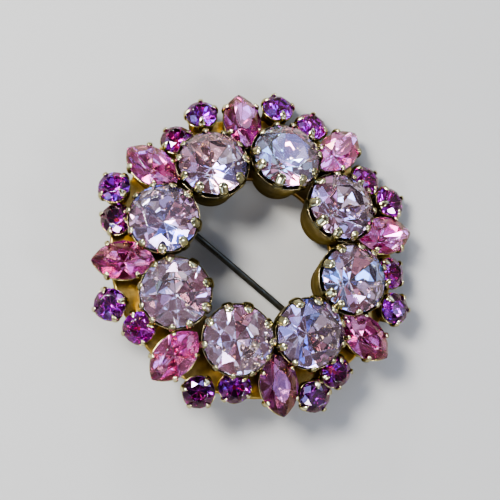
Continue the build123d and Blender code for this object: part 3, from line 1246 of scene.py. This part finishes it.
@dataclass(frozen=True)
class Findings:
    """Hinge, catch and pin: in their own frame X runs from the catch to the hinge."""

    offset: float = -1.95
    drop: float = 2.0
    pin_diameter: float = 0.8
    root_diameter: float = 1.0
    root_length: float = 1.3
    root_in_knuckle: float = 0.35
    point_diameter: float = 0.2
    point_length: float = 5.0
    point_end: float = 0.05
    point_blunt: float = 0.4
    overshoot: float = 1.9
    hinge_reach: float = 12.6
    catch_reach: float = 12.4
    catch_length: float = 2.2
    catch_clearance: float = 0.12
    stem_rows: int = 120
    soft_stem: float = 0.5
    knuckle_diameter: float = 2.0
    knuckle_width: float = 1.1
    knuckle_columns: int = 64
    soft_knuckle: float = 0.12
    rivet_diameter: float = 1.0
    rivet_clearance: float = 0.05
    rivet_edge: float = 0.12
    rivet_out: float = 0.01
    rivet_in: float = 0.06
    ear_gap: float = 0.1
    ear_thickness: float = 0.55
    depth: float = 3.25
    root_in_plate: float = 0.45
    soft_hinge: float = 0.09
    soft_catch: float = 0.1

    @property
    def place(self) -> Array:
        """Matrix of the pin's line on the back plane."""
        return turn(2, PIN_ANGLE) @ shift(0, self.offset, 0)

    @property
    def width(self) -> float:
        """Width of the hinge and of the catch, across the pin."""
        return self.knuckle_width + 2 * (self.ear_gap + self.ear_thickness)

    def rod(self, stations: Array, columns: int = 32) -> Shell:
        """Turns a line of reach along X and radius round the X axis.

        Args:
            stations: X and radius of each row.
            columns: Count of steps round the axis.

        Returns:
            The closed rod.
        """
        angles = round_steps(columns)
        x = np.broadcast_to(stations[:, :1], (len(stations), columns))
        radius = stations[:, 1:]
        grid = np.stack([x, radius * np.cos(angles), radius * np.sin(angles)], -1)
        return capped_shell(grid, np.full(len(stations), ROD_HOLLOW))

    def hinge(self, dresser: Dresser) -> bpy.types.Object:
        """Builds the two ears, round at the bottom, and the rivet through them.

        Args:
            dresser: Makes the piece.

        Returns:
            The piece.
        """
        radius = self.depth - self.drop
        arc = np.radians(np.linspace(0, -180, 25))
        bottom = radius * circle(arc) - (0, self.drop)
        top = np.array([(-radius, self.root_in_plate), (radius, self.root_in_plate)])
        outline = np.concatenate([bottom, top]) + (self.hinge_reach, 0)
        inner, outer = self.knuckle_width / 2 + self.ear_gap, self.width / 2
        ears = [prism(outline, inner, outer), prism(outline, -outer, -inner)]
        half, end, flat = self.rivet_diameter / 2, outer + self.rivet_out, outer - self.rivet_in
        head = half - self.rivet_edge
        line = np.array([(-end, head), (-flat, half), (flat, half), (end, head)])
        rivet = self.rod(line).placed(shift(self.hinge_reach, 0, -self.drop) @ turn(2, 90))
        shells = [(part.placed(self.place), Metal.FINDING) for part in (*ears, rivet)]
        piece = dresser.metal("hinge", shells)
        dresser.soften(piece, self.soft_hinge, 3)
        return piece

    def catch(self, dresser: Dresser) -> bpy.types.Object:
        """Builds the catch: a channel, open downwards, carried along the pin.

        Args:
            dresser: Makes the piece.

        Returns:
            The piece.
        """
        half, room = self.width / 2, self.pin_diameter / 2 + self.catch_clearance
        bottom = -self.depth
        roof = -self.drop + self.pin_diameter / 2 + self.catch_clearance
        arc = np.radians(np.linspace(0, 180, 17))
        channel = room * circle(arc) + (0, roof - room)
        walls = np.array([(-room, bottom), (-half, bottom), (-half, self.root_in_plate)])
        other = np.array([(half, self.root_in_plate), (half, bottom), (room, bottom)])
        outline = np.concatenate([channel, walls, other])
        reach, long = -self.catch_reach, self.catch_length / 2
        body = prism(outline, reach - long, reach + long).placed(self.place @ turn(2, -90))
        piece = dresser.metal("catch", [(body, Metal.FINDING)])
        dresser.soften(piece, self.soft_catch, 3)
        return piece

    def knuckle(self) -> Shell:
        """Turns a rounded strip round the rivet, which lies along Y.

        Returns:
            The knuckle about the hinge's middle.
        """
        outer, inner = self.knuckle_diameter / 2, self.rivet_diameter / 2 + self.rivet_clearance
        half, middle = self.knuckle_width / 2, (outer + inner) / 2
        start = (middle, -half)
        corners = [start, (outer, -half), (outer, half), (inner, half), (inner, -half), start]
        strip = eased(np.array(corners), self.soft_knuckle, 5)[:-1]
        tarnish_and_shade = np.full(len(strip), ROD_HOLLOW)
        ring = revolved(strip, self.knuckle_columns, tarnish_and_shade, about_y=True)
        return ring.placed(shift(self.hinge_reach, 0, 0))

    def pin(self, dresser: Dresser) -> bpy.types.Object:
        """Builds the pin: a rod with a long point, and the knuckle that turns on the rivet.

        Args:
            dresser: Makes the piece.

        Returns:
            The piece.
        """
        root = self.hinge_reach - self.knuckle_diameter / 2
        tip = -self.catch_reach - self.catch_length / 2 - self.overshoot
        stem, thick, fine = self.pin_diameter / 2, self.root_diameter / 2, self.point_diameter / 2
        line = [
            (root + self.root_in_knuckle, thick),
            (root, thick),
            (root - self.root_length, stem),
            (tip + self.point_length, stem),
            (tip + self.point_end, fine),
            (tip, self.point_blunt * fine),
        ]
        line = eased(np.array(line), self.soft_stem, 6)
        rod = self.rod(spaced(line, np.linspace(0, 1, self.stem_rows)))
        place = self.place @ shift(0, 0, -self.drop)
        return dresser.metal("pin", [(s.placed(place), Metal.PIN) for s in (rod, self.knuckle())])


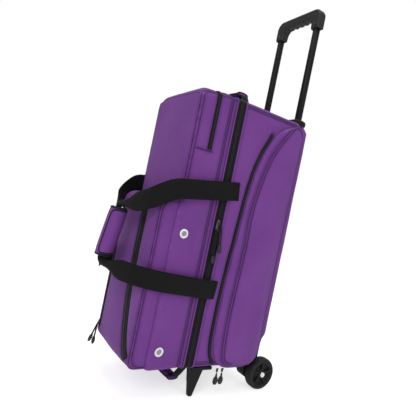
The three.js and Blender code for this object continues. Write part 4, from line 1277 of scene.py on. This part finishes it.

......

What is being asked — Tell how many lines of the data include the word "this", and nothing else.

Response to the exercise — 2